WHAT THE TASK REQUIRES =
Beginning at the first line of the data, print each line exactly, stopping after the line that contains "self.tree.nodes.clear()".

DATASET CONTENT =
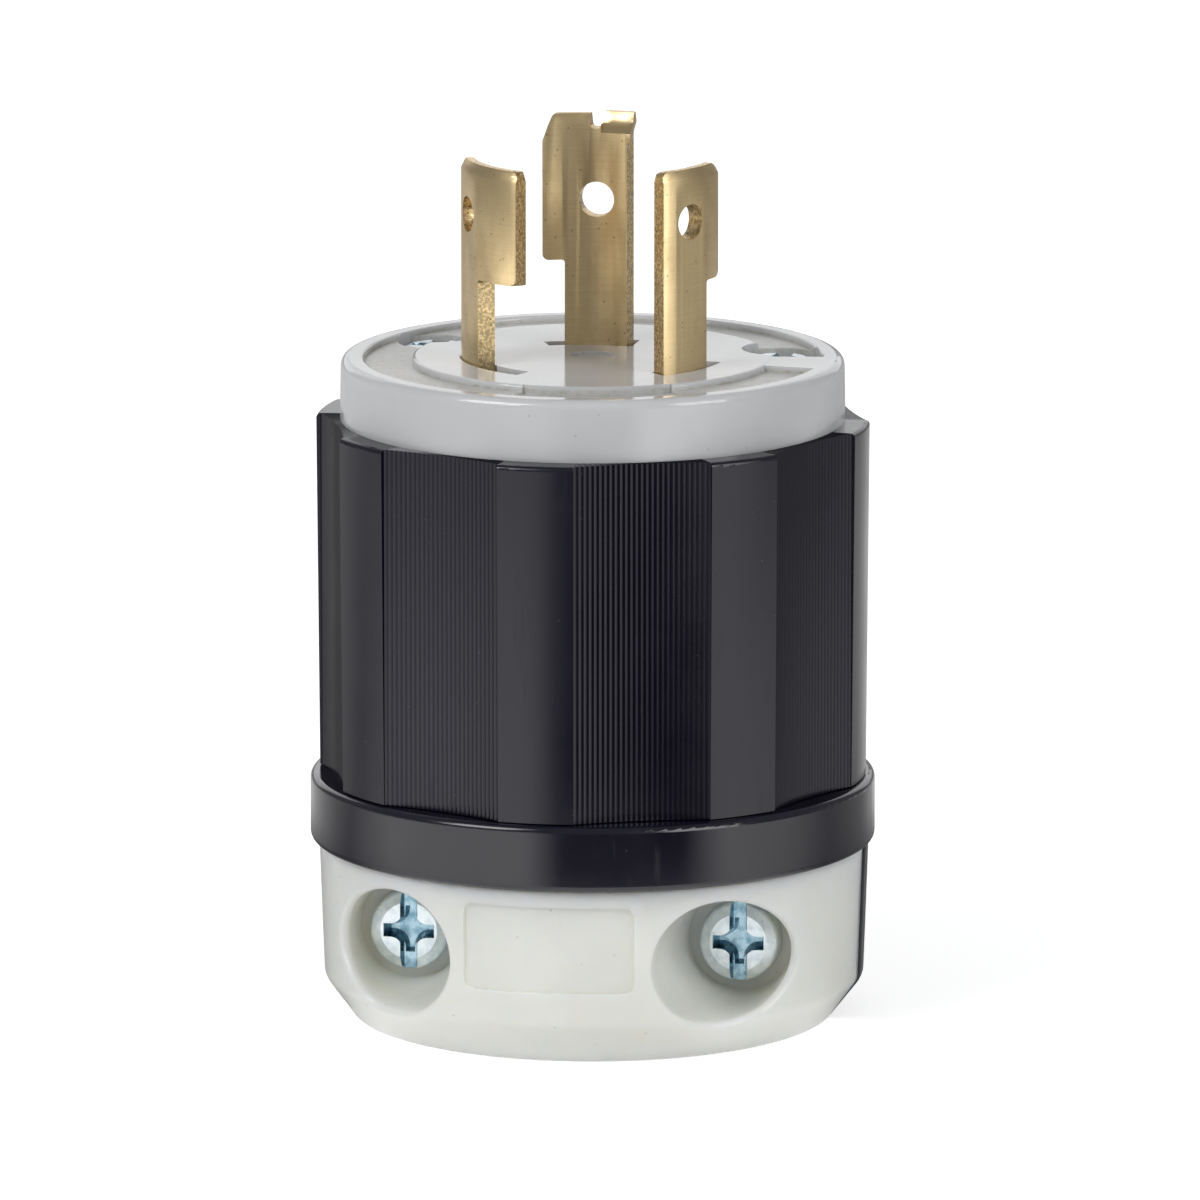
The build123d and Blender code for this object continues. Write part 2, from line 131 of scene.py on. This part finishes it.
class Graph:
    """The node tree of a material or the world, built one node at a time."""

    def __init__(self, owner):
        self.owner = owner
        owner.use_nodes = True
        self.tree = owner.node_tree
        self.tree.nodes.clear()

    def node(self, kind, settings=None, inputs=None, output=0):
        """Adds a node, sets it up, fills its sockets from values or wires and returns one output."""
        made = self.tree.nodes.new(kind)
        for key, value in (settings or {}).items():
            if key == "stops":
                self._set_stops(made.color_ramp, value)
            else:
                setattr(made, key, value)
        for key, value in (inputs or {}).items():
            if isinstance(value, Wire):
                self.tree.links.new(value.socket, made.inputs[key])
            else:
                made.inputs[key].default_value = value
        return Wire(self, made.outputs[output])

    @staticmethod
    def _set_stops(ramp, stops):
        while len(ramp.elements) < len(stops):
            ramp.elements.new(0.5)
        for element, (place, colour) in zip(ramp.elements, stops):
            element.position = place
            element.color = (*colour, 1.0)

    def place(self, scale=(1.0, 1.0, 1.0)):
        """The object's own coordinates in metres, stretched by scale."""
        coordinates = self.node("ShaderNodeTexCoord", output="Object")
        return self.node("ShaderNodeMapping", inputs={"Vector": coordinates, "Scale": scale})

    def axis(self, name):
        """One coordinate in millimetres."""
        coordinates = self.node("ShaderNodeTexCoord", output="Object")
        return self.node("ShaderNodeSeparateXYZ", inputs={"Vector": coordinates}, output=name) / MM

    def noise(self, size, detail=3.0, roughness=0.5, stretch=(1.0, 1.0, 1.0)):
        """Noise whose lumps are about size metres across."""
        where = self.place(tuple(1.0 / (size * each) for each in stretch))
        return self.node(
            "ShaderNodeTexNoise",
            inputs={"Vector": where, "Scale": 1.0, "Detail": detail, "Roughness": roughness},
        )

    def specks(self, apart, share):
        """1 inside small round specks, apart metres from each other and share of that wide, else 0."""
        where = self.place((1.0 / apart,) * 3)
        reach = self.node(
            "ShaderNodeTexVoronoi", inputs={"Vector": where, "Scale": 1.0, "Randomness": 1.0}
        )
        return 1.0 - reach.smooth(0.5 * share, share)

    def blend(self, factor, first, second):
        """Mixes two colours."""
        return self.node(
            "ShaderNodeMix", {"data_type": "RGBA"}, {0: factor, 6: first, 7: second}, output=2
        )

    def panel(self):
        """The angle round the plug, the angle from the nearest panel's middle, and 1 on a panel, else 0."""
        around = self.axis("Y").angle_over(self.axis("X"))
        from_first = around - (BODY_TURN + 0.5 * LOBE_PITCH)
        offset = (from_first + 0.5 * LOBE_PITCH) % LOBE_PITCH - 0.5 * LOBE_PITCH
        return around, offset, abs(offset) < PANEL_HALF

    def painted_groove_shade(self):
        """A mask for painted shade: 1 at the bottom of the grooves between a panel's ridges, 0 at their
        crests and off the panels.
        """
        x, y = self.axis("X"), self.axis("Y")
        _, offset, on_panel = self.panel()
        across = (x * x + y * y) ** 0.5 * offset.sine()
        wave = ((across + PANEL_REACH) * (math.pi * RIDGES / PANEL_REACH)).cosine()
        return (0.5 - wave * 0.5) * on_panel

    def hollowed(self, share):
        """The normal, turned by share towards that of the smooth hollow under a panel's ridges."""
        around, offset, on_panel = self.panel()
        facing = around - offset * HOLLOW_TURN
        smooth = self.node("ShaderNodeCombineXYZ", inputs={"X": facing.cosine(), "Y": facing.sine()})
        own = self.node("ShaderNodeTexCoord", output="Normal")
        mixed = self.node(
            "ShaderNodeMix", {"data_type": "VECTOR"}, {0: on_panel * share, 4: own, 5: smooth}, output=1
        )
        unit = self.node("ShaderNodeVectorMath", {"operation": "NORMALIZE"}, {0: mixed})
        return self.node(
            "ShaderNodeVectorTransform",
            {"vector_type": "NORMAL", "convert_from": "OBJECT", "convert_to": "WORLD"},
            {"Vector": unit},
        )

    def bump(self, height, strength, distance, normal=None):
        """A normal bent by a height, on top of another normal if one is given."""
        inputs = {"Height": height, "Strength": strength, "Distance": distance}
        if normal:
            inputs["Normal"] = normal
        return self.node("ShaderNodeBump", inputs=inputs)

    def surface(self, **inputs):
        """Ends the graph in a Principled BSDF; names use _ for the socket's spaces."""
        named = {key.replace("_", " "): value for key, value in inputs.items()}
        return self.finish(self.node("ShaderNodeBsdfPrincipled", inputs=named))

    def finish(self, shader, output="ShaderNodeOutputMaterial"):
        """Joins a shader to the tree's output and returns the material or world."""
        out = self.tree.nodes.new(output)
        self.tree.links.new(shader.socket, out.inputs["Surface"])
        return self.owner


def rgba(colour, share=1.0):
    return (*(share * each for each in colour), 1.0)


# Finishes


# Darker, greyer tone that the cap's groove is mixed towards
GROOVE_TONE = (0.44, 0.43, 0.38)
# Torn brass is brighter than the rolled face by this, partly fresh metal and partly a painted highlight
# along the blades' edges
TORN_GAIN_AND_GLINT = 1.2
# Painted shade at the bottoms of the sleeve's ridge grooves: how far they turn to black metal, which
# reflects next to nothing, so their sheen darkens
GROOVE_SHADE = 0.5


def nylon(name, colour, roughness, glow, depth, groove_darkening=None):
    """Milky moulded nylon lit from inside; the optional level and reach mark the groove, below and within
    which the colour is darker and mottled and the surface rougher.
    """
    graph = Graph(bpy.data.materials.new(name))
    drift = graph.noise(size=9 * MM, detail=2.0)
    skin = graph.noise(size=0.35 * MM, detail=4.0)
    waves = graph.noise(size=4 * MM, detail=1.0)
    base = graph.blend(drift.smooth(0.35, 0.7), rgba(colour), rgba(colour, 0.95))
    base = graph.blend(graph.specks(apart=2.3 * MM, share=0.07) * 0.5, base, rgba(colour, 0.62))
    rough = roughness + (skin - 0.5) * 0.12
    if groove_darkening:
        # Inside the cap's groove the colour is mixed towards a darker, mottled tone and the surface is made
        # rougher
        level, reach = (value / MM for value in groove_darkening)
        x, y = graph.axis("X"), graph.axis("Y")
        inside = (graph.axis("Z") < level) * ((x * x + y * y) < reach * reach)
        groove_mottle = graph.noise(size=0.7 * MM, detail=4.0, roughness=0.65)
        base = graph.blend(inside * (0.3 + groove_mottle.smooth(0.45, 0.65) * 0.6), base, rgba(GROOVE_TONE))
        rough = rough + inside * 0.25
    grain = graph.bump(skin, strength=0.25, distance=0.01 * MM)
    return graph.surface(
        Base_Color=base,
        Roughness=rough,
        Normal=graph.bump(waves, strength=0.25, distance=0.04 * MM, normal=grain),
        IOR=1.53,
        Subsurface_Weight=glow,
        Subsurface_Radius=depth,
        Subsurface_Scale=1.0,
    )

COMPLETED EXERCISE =
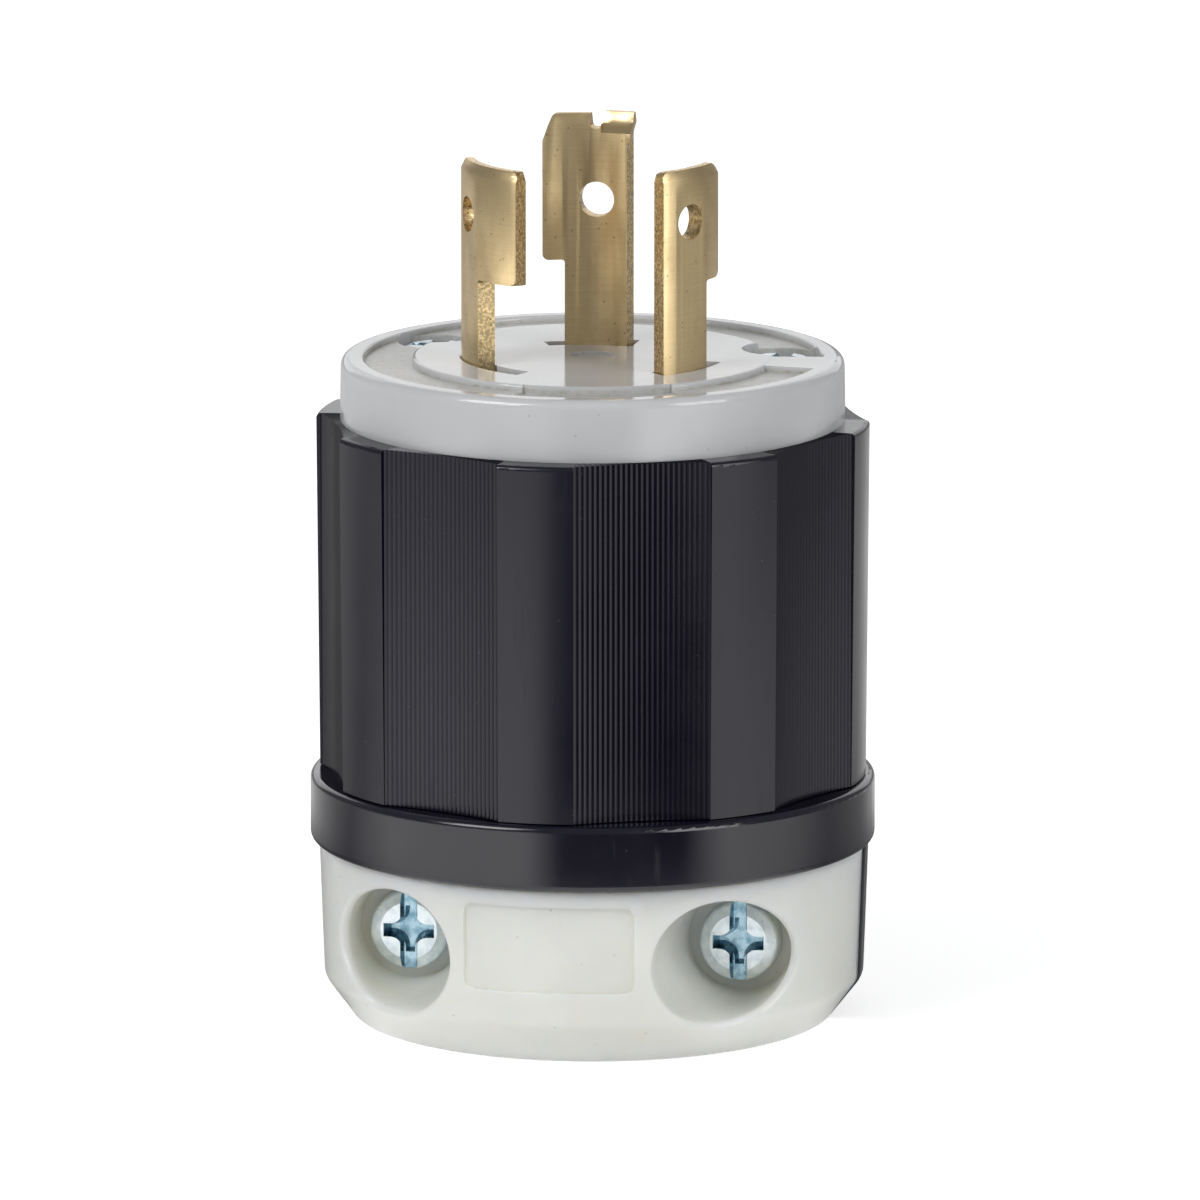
The build123d and Blender code for this object continues. Write part 2, from line 131 of scene.py on. This part finishes it.
class Graph:
    """The node tree of a material or the world, built one node at a time."""

    def __init__(self, owner):
        self.owner = owner
        owner.use_nodes = True
        self.tree = owner.node_tree
        self.tree.nodes.clear()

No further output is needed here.